### Work instructions
Print verbatim the opening line of the material and every subsequent line through the one containing "import * as".

--------------------------------------------------

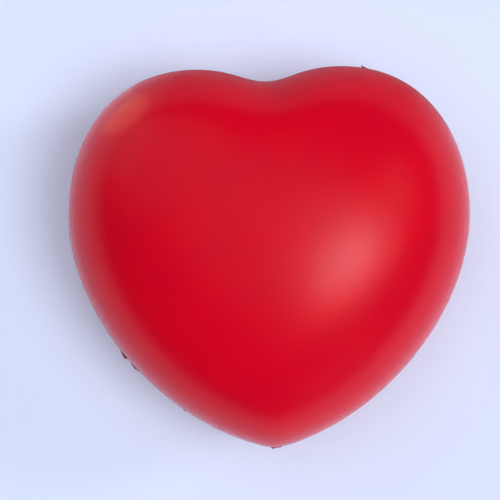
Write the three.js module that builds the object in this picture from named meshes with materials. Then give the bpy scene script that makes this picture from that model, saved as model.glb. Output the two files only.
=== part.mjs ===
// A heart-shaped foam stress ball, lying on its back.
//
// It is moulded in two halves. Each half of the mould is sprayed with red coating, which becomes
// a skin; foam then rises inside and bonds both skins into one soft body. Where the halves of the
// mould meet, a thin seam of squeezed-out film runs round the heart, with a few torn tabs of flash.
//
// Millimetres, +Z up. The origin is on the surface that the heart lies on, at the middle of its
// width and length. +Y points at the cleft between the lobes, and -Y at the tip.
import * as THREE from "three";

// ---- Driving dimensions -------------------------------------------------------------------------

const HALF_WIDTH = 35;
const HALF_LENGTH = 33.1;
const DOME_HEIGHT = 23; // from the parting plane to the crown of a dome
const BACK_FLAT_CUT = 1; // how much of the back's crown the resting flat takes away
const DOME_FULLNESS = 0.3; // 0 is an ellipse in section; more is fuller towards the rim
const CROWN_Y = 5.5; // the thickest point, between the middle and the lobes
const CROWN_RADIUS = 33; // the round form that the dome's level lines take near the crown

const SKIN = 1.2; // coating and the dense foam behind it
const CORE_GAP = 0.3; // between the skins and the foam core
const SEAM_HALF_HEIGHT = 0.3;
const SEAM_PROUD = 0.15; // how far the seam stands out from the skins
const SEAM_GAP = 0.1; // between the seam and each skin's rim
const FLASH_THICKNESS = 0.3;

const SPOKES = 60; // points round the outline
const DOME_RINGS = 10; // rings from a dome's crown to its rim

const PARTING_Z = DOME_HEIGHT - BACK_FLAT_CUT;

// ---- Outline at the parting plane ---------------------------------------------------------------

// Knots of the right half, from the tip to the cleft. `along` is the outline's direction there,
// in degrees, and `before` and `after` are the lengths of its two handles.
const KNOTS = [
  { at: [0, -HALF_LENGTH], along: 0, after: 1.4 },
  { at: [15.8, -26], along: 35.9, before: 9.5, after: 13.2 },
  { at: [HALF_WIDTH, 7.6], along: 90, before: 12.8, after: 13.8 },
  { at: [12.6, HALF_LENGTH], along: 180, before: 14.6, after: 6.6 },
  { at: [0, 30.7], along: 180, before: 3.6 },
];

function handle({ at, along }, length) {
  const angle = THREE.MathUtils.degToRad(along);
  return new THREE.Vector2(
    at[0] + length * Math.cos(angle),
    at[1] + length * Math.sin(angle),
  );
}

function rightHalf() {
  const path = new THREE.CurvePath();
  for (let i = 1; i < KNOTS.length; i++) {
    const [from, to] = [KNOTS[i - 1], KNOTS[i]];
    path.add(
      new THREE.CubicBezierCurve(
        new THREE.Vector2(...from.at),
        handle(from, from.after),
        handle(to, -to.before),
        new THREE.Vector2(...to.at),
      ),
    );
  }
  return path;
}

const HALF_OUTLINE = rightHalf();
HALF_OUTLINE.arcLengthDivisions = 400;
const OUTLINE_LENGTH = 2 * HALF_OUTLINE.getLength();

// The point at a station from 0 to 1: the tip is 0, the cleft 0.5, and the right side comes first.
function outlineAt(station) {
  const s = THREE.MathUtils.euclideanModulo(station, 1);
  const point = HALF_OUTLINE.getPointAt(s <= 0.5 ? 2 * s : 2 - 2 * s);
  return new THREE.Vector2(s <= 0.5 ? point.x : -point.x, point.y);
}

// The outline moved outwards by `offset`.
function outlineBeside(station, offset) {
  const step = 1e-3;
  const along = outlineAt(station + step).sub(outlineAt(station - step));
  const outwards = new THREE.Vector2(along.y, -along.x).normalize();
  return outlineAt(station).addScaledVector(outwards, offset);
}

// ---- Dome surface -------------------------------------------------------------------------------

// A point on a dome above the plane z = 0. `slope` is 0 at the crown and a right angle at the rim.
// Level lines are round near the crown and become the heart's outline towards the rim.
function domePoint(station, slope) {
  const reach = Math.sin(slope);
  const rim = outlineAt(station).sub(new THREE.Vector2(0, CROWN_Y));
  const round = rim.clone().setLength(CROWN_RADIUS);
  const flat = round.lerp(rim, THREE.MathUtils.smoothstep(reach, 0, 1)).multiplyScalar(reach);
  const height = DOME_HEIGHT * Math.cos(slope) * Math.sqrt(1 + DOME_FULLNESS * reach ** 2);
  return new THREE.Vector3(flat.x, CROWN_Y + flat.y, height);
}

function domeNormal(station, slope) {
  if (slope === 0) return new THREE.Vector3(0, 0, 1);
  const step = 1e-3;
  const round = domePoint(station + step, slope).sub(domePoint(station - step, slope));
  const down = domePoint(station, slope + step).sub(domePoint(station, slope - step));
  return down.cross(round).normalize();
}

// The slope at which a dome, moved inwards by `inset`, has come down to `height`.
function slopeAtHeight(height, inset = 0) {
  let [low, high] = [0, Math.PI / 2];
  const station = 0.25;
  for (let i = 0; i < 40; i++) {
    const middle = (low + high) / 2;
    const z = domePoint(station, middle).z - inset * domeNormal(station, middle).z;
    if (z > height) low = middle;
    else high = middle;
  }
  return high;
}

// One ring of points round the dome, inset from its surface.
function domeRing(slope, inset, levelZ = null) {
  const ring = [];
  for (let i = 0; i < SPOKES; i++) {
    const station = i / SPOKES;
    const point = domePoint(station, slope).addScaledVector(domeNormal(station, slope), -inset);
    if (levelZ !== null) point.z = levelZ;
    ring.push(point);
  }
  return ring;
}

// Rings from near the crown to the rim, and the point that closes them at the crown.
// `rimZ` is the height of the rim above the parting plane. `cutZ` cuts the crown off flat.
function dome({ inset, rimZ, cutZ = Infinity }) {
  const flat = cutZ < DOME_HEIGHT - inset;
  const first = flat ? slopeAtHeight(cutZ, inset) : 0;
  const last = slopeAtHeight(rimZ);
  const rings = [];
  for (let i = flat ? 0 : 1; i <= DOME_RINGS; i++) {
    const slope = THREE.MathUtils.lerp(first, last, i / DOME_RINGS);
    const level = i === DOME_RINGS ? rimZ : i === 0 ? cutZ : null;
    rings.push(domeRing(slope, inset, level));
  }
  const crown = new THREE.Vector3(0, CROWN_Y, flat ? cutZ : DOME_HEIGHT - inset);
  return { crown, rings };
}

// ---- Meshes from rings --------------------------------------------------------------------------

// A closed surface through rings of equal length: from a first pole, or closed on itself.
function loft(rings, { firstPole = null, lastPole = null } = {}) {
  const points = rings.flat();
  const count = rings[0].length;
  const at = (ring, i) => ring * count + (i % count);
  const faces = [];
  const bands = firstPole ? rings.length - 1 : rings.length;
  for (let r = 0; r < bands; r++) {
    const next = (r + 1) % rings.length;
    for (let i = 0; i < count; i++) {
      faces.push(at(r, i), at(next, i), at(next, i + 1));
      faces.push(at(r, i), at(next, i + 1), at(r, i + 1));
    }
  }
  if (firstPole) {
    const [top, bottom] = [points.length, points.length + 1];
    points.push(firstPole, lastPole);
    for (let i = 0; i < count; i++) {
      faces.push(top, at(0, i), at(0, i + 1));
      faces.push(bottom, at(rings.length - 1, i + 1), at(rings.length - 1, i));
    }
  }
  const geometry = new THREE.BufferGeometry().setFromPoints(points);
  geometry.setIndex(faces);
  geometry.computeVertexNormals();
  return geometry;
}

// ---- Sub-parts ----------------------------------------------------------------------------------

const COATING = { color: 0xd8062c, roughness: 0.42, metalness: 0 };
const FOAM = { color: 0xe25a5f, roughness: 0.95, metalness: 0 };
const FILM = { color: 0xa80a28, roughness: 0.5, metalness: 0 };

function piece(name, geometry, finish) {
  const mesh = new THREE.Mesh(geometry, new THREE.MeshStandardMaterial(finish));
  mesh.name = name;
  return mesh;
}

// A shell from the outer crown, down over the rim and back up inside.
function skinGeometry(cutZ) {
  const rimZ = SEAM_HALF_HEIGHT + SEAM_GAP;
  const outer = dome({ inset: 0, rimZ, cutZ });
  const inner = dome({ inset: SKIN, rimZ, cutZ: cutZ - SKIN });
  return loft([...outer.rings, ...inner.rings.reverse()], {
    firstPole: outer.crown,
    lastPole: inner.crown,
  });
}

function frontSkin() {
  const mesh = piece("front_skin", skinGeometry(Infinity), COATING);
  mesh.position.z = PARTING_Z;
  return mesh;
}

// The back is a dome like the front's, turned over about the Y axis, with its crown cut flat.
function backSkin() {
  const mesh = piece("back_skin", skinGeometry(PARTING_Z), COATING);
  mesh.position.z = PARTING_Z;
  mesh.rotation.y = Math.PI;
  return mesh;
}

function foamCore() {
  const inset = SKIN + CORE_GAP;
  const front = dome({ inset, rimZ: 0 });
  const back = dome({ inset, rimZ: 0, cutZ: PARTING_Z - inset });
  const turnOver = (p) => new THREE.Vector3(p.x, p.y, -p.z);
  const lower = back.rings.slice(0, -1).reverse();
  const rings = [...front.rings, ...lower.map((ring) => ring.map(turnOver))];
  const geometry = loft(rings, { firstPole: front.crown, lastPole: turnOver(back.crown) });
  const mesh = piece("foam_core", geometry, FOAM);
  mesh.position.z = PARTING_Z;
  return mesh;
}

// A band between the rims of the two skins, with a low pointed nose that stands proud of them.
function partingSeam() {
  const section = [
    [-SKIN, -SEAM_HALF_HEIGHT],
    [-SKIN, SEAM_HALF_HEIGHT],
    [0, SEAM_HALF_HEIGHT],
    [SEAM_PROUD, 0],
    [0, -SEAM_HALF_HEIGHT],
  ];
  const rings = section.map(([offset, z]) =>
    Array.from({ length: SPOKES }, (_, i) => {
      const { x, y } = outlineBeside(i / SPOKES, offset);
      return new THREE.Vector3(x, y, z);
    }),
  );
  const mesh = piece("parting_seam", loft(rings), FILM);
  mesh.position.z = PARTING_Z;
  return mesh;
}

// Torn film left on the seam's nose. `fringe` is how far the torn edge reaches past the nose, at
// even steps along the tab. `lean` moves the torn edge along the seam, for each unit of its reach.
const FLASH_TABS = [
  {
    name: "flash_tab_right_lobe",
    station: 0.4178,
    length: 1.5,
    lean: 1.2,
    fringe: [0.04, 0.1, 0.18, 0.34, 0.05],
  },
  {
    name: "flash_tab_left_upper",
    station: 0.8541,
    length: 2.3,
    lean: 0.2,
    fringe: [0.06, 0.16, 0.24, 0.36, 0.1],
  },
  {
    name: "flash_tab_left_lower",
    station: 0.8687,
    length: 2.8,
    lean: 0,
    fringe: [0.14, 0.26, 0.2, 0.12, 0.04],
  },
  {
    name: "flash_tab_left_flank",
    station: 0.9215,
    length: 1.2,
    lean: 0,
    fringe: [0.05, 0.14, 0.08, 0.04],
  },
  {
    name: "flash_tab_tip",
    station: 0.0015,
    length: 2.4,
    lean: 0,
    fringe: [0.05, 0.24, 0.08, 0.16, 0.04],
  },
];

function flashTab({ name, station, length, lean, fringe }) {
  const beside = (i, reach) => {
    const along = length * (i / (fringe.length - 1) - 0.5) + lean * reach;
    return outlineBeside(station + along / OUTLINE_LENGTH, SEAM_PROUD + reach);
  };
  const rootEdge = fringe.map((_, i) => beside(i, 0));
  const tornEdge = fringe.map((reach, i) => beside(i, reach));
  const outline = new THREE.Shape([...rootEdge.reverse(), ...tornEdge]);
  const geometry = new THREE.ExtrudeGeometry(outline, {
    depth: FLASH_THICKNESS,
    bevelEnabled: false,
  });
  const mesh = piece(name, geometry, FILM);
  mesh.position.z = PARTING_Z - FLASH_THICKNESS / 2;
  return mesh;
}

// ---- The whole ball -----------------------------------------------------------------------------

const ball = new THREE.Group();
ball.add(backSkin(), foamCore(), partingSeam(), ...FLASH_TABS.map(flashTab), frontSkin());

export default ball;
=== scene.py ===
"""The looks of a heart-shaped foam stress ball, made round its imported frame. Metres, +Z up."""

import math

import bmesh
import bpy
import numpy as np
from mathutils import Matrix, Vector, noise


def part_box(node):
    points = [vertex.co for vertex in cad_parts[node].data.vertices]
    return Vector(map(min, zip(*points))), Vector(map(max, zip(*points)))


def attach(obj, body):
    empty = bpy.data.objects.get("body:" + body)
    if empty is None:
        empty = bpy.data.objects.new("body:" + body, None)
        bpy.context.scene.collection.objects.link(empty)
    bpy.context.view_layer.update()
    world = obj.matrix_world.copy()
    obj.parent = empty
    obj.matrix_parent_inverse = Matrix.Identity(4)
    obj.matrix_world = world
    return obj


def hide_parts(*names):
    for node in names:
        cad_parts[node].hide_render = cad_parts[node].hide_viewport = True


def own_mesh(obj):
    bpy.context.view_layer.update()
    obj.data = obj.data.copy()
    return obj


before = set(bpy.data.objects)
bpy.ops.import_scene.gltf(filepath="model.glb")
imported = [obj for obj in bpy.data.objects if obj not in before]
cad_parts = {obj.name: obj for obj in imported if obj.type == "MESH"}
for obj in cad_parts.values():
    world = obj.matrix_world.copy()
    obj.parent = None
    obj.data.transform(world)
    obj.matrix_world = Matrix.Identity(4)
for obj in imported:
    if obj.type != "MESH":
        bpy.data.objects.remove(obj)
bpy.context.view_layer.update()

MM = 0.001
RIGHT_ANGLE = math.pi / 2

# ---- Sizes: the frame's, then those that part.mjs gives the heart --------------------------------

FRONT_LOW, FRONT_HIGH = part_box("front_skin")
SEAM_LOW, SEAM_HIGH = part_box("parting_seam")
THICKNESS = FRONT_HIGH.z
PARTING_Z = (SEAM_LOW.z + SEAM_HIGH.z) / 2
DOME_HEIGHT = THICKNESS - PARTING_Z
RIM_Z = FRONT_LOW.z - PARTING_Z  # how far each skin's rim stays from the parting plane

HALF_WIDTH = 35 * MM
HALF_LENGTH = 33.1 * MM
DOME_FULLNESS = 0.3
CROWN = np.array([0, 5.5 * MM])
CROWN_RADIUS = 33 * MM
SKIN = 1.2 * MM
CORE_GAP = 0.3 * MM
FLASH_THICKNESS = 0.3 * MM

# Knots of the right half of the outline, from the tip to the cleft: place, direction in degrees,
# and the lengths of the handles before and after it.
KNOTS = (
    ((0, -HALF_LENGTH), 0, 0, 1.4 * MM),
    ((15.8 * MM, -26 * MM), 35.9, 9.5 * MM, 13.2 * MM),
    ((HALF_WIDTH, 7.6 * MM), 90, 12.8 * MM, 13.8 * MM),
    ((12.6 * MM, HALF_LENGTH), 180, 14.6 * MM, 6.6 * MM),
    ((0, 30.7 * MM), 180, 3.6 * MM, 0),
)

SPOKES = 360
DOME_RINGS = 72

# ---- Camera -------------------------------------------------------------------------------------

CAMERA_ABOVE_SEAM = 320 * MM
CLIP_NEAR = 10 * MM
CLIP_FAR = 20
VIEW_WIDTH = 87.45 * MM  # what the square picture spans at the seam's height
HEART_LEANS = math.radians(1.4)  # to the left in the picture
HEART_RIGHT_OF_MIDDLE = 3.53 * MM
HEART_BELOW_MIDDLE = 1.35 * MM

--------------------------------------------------

### Exercise result
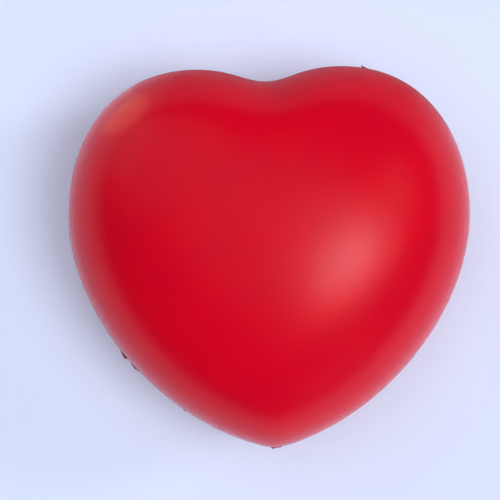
Write the three.js module that builds the object in this picture from named meshes with materials. Then give the bpy scene script that makes this picture from that model, saved as model.glb. Output the two files only.
=== part.mjs ===
// A heart-shaped foam stress ball, lying on its back.
//
// It is moulded in two halves. Each half of the mould is sprayed with red coating, which becomes
// a skin; foam then rises inside and bonds both skins into one soft body. Where the halves of the
// mould meet, a thin seam of squeezed-out film runs round the heart, with a few torn tabs of flash.
//
// Millimetres, +Z up. The origin is on the surface that the heart lies on, at the middle of its
// width and length. +Y points at the cleft between the lobes, and -Y at the tip.
import * as THREE from "three";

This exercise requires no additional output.